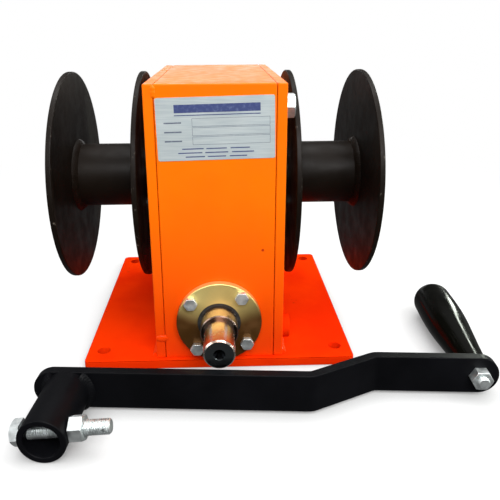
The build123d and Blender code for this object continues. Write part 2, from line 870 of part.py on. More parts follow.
def drum_ends():
    """End washers and bolts that hold both drums, and the rope clamps on their flanges."""
    washer_face = outer_flange_face + end_washer_thickness
    with BuildPart() as washers:
        for side in (-1, 1):
            plane = across(side * outer_flange_face, 0, drum_axis_height, side)
            bore = end_thread + thread_clearance
            add(ring(plane, end_washer_diameter, bore, end_washer_thickness))
    save(washers.part, "drum_end_washers")
    ends = [across(side * washer_face, 0, drum_axis_height, side).location for side in (-1, 1)]
    group("drum_end_bolts", hex_bolt(end_thread, end_bolt_length), ends)

    with BuildPart() as clamps:
        for side in (-1, 1):
            with BuildSketch(across(side * outer_flange_face, 0, drum_axis_height, side)):
                with Locations((clamp_radius, 0)):
                    RectangleRounded(clamp_width, clamp_length, clamp_corner)
                    with GridLocations(1, clamp_length / 2, 1, 2):
                        Circle(small_hole / 2, mode=Mode.SUBTRACT)
            extrude(amount=clamp_thickness)
            groove = Plane(
                origin=(side * outer_flange_face, clamp_radius - clamp_width, drum_axis_height),
                x_dir=(1, 0, 0),
                z_dir=(0, 1, 0),
            )
            with BuildSketch(groove):
                Circle(rope_diameter / 2)
            extrude(amount=2 * clamp_width, mode=Mode.SUBTRACT)
    save(clamps.part, "rope_clamps")
    face = outer_flange_face + clamp_thickness
    spots = [
        across(side * face, clamp_radius, drum_axis_height + offset, side).location
        for side in (-1, 1)
        for offset in (-clamp_length / 4, clamp_length / 4)
    ]
    group("rope_clamp_bolts", hex_bolt(small_thread, clamp_thickness + drum_flange_thickness), spots)


def plugs_and_label():
    """The hex filler plug on its washer, the round drain plug and the rating plate."""
    filler_y = casing_front + filler_from_front
    seat = across(side_outer, filler_y, filler_height, 1)
    bore = filler_thread + thread_clearance
    washer = ring(seat, filler_washer_diameter, bore, filler_washer_thickness)
    save(washer, "filler_washer")
    plug = hex_bolt(filler_thread, plate + filler_washer_thickness)
    group("oil_filler_plug", plug, [seat.offset(filler_washer_thickness).location])

    with BuildPart() as drain:
        drain_y = casing_front + drain_from_front
        with BuildSketch(across(side_outer, drain_y, drain_height, 1)):
            Circle(drain_diameter / 2)
        extrude(amount=drain_cap)
        fillet(drain.edges().sort_by(Axis.X)[-1], drain_round)
        with BuildSketch(across(side_outer, drain_y, drain_height, -1)):
            Circle(drain_thread / 2)
        extrude(amount=plate)
    save(drain.part, "drain_plug")

    middle = casing_top - label_from_top
    tilt = radians(label_tilt)
    plane = Plane(
        origin=(0, casing_front, middle), x_dir=(cos(tilt), 0, sin(tilt)), z_dir=(0, -1, 0)
    )
    with BuildPart() as label:
        with BuildSketch(plane):
            RectangleRounded(label_width, label_height, label_corner)
        extrude(amount=label_thickness)
    save(label.part, "rating_plate")


yaw = radians(crank_yaw)
crank_right = Vector(cos(yaw), sin(yaw), 0)
crank_back = Vector(-sin(yaw), cos(yaw), 0)
roll = radians(cross_bolt_roll)
cross_out = crank_right * cos(roll) + Vector(0, 0, sin(roll))
cross_up = crank_right * -sin(roll) + Vector(0, 0, cos(roll))


def crank_spot(right, back, height):
    """A point in the crank's own frame: along its arm, away from its mouth, and up."""
    start = Vector(crank_left, crank_front, 0)
    return start + crank_right * right + crank_back * back + Vector(0, 0, height)


def crank_plane(right, back, height, way):
    """A plane across the socket axis, facing away from the mouth for way 1."""
    return Plane(
        origin=crank_spot(right, back, height), x_dir=crank_right, z_dir=crank_back * way
    )


def crank_arm():
    """A flat bar on edge with rounded ends and a set-back outer half."""
    half_turn = atan(arm_offset / (joggle_end - joggle_start)) / 2
    slip = arm_thickness * tan(half_turn)
    left = -arm_overhang - arm_height / 2
    right = crank_throw + arm_height / 2
    outer_bend = bend_radius + arm_thickness
    floor = Plane(
        origin=crank_spot(0, 0, arm_bottom), x_dir=crank_right, z_dir=(0, 0, 1)
    )
    with BuildPart() as arm:
        with BuildSketch(floor):
            with BuildLine():
                near = FilletPolyline(
                    (left, 0),
                    (joggle_start, 0),
                    (joggle_end, arm_offset),
                    (right, arm_offset),
                    radius=(outer_bend, bend_radius),
                )
                far = FilletPolyline(
                    (left, arm_thickness),
                    (joggle_start - slip, arm_thickness),
                    (joggle_end - slip, arm_offset + arm_thickness),
                    (right, arm_offset + arm_thickness),
                    radius=(bend_radius, outer_bend),
                )
                Line(near @ 0, far @ 0)
                Line(near @ 1, far @ 1)
            make_face()
        extrude(amount=arm_height)
        middle = (crank_throw - arm_overhang) / 2
        with BuildSketch(crank_plane(middle, -1, arm_axis_height, 1)):
            SlotCenterToCenter(crank_throw + arm_overhang, arm_height)
        extrude(amount=arm_offset + arm_thickness + 2, mode=Mode.INTERSECT)
        with BuildSketch(crank_plane(crank_throw, 0, arm_axis_height, 1)):
            Circle((spindle_diameter + thread_clearance) / 2)
        extrude(amount=arm_offset + 2 * arm_thickness, mode=Mode.SUBTRACT)
    save(arm.part, "crank_arm")


def crank_socket():
    """The socket tube, the bead round its root, and the cross bolt with its nut."""
    radius = socket_diameter / 2
    bolt_back = cross_bolt_from_mouth - socket_length
    with BuildPart() as tube:
        with BuildSketch(crank_plane(0, -socket_length, crank_axis_height, 1)):
            Circle(radius)
            Circle(socket_bore / 2, mode=Mode.SUBTRACT)
        extrude(amount=socket_length)
        mouth = tube.edges().filter_by(GeomType.CIRCLE).sort_by(Axis.Y)[:2]
        chamfer(mouth, edge_break)
        cross_centre = crank_spot(0, bolt_back, crank_axis_height)
        with BuildSketch(Plane(origin=cross_centre, x_dir=cross_up, z_dir=cross_out)):
            Circle(cross_hole / 2)
        extrude(amount=socket_diameter, both=True, mode=Mode.SUBTRACT)
    save(tube.part, "crank_socket")

    with BuildPart() as bead:
        with BuildSketch(crank_plane(0, 0, crank_axis_height, -1)):
            Circle(radius + weld_leg)
            Circle(radius, mode=Mode.SUBTRACT)
        extrude(amount=weld_leg, taper=bead_taper)
        middle = (crank_throw - arm_overhang) / 2
        with BuildSketch(crank_plane(middle, 0, arm_axis_height, -1)):
            SlotCenterToCenter(crank_throw + arm_overhang, arm_height)
        extrude(amount=weld_leg, mode=Mode.INTERSECT)
        with BuildSketch(crank_plane(0, 0, crank_axis_height, -1)):
            Circle(radius)
        extrude(amount=weld_leg, mode=Mode.SUBTRACT)
    save(bead.part, "crank_weld")

    head_seat = Plane(
        origin=cross_centre - cross_out * radius, x_dir=crank_back, z_dir=-cross_out
    )
    plain_bolt = hex_bolt(cross_thread, cross_bolt_length)
    tip = cross_bolt_length - radius - cotter_from_end
    cotter_spot = cross_centre + cross_out * tip - crank_back * cross_thread
    with BuildPart() as bolt:
        with Locations(head_seat.location):
            add(plain_bolt)
        with BuildSketch(Plane(origin=cotter_spot, x_dir=cross_out, z_dir=crank_back)):
            Circle(cotter_hole / 2)
        extrude(amount=2 * cross_thread, mode=Mode.SUBTRACT)
    save(bolt.part, "crank_bolt")

    nut_seat = Plane(
        origin=cross_centre + cross_out * radius, x_dir=cross_up, z_dir=cross_out
    )
    group("crank_nut", hex_nut_piece(cross_thread), [nut_seat.location])


def crank_grip():
    """The revolving grip on its spindle, with the washer behind the arm and the nut in front."""
    back_face = arm_offset + arm_thickness
    head_start = grip_start + grip_length - spindle_pocket + grip_float
    stud_start = arm_offset - hex_nut[spindle_diameter] - stud_end
    with BuildPart() as spindle:
        with BuildSketch(crank_plane(crank_throw, stud_start, arm_axis_height, 1)):
            Circle(spindle_diameter / 2)
        extrude(amount=head_start - stud_start)
        chamfer(spindle.edges().filter_by(GeomType.CIRCLE).sort_by(Axis.Y)[0], spindle_chamfer)
        with BuildSketch(crank_plane(crank_throw, head_start, arm_axis_height, 1)):
            Circle(spindle_head_diameter / 2)
        extrude(amount=spindle_head_height)
    save(spindle.part, "grip_spindle")

    nut_seat = crank_plane(crank_throw, arm_offset, arm_axis_height, -1)
    group("spindle_nut", hex_nut_piece(spindle_diameter), [nut_seat.location])
    washer = ring(
        crank_plane(crank_throw, back_face, arm_axis_height, 1),
        spindle_washer_diameter,
        spindle_diameter + thread_clearance,
        spindle_washer_thickness,
    )
    save(washer, "spindle_washer")

    root = grip_root_diameter / 2
    end_radius = grip_end_diameter / 2
    pocket = spindle_pocket_diameter / 2
    shoulder = grip_length - grip_dome
    turn = acos(pocket / end_radius)
    dome_end = shoulder + grip_dome * sin(turn)
    axis_start = crank_spot(crank_throw, grip_start, arm_axis_height)
    with BuildPart() as grip:
        with BuildSketch(Plane(origin=axis_start, x_dir=crank_back, z_dir=crank_right)):
            with BuildLine():
                side = Spline(
                    (grip_root_edge, root),
                    (grip_waist_at, grip_waist_diameter / 2),
                    (grip_widest_at, grip_diameter / 2),
                    (shoulder, end_radius),
                )
                dome = ThreePointArc(
                    side @ 1,
                    (shoulder + grip_dome * sin(turn / 2), end_radius * cos(turn / 2)),
                    (dome_end, pocket),
                )
                Line(dome @ 1, (dome_end, 0))
                Line((dome_end, 0), (0, 0))
                Line((0, 0), (0, root - grip_root_edge))
                Line((0, root - grip_root_edge), side @ 0)
            make_face()
        revolve(axis=Axis(axis_start, crank_back))
        with BuildSketch(crank_plane(crank_throw, grip_start, arm_axis_height, 1)):
            Circle((spindle_diameter + thread_clearance) / 2)
        extrude(amount=grip_length, mode=Mode.SUBTRACT)
        pocket_start = grip_start + grip_length - spindle_pocket
        with BuildSketch(crank_plane(crank_throw, pocket_start, arm_axis_height, 1)):
            Circle(pocket)
        extrude(amount=spindle_pocket, mode=Mode.SUBTRACT)
    save(grip.part, "crank_grip")


base_plate()
side_plate("left_side_plate", -1, False)
side_plate("right_side_plate", 1, True)
front_plate()
top_plate()
rear_closure()
casing_welds()
input_bearings()
drum_bearings()
plugs_and_label()
worm_shaft()
worm()
drum_shaft()
worm_wheel()
rope_drum("left", -1)
rope_drum("right", 1)
drum_ends()
crank_arm()
crank_socket()
crank_grip()
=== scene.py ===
import json
from math import acos, cos, pi, radians, sin, sqrt, tan

import bmesh
import bpy
from mathutils import Matrix, Vector


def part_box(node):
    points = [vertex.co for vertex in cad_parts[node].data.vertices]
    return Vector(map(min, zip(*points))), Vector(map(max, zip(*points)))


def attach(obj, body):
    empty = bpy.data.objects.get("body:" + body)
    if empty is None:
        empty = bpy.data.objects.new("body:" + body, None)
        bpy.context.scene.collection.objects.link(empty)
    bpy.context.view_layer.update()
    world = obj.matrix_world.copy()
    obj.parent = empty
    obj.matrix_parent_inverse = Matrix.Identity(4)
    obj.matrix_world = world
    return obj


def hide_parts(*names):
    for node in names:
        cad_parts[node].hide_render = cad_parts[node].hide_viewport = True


# A hand-cranked wire rope puller on a white studio floor. Everything is in metres, in the
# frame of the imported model: X along the drum shaft, the input shaft towards -Y, Z up.
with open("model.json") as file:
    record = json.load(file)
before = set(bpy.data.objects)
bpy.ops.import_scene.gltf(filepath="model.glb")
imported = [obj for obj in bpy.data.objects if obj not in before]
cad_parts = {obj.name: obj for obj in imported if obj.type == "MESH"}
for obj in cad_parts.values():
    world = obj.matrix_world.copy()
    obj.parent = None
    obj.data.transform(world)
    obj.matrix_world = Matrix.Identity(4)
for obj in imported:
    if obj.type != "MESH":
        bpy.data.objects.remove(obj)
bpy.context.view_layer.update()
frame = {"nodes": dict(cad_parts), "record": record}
MM = 0.001

# The crank lies in front of the machine, turned a little about Z
CRANK_YAW = radians(-4)
CRANK_ORIGIN = Vector((-0.149, -0.207, 0))
CRANK_THROW = 410 * MM
CRANK_RIGHT = Vector((cos(CRANK_YAW), sin(CRANK_YAW), 0))
CRANK_BACK = Vector((-sin(CRANK_YAW), cos(CRANK_YAW), 0))
UP = Vector((0, 0, 1))
CRANK_AXIS_HEIGHT = 22 * MM
ARM_AXIS_HEIGHT = 23 * MM
SOCKET_RADIUS = 22 * MM
SOCKET_LENGTH = 72.5 * MM
CROSS_BOLT_ROLL = radians(6)

# Edges of the made pieces that are steeper than this stay sharp
SHARP_ANGLE = radians(38)
# A flat end closes on a ring this small
TIP_RADIUS = 0.4 * MM


# ---------------------------------------------------------------- meshes


def make_object(name, verts, faces, body, material, replaces=()):
    """A closed mesh piece that rides on a body and may stand for CAD nodes."""
    mesh = bpy.data.meshes.new(name)
    mesh.from_pydata([tuple(v) for v in verts], [], faces)
    mesh.validate()
    work = bmesh.new()
    work.from_mesh(mesh)
    bmesh.ops.remove_doubles(work, verts=work.verts, dist=1e-6)
    bmesh.ops.recalc_face_normals(work, faces=work.faces)
    work.to_mesh(mesh)
    work.free()
    piece = bpy.data.objects.new(name, mesh)
    bpy.context.scene.collection.objects.link(piece)
    piece.data.materials.append(material)
    mesh.shade_smooth()
    mesh.set_sharp_from_angle(angle=SHARP_ANGLE)
    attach(piece, body)
    if replaces:
        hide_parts(*replaces)
    return piece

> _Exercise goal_
Repeat the span of lines that opens with the line holding "base_plate()" and closes with the line holding "if empty is", exactly as it stands.

> _Reply_
base_plate()
side_plate("left_side_plate", -1, False)
side_plate("right_side_plate", 1, True)
front_plate()
top_plate()
rear_closure()
casing_welds()
input_bearings()
drum_bearings()
plugs_and_label()
worm_shaft()
worm()
drum_shaft()
worm_wheel()
rope_drum("left", -1)
rope_drum("right", 1)
drum_ends()
crank_arm()
crank_socket()
crank_grip()
=== scene.py ===
import json
from math import acos, cos, pi, radians, sin, sqrt, tan

import bmesh
import bpy
from mathutils import Matrix, Vector


def part_box(node):
    points = [vertex.co for vertex in cad_parts[node].data.vertices]
    return Vector(map(min, zip(*points))), Vector(map(max, zip(*points)))


def attach(obj, body):
    empty = bpy.data.objects.get("body:" + body)
    if empty is None:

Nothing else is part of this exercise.